Штоф опомнился. Он отпрянул, схватился за голову, сел на стул, снова вскочил, отвернулся к окошку. Руки его дрожали, всё тело тоже сотрясала дрожь, он не находил себе места, сгорая со стыда и желания – один раз сорвавшись, он останавливался и остывал очень медленно.
- Я был ужасен, прости меня, - глухо произнёс он. – Я просто… тормоза сорвало. Теперь ты можешь меня не уважать… или ненавидеть. Что одно и то же…
- Генрих, очнись, ради Бога, очнись! Мне не за что тебя ненавидеть, и ты прости меня – я сама оказалась недопустимо слабой, ты не виноват. Но, Генрих, я ведь пришла к тебе на приём. Ты нужен мне, как врач, как друг, я доверяю тебе. Я ведь в положении – ты ещё не забыл? Ты мне поможешь? Ведь поможешь, да? – Елене приходилось быть жёсткой и напористой.
Г Л А В А 4
… Аборт Елене делал другой врач. Елена вошла в кабинет, словно на помост с гильотиной, но была собрана и уверена в себе. Да, она всё решила правильно. Она не передумает. Это её личная проблема, её личная трагедия, она никого не касается, и Елена справится с ней сама!
Через три часа Елена покинула клинику.

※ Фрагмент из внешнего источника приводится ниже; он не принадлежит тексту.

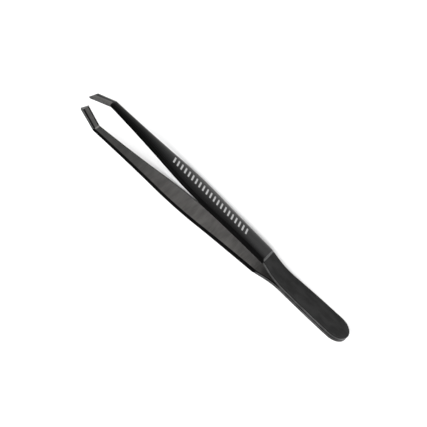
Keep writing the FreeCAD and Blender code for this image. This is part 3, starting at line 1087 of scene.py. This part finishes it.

Взявший себя в руки, словно разом постаревший, Штоф сам проводил её до двери, где их встретила Бет с телохранителями.
Елена уже обдумала, что скажет Виктору – доктор Ганничек помог ей сочинить достойную версию, которую и подтвердил потом сам на очной ставке с Главным Спонсором и Боссом: дисфункция на фоне приёма противозачаточных гормонов, сильное кровотечение – пришлось делать контрольный соскоб. Несколько дней необходимы покой, воздержание, потом – тщательное предохранение мужа.
Встревоженный Мендес ходил вокруг неё на цыпочках, был бережен до дрожи в коленках и ласков до приторности.
Одна только Бет не смогла сдержать недовольства. Она давно уже женским чутьём догадалась, что тревожит и гнетёт Елену, а затем – поняла истинную причину поездки Елены в клинику. Она ничего не сказала на обратном пути, в машине, но дома попросила Елену для серьёзного разговора.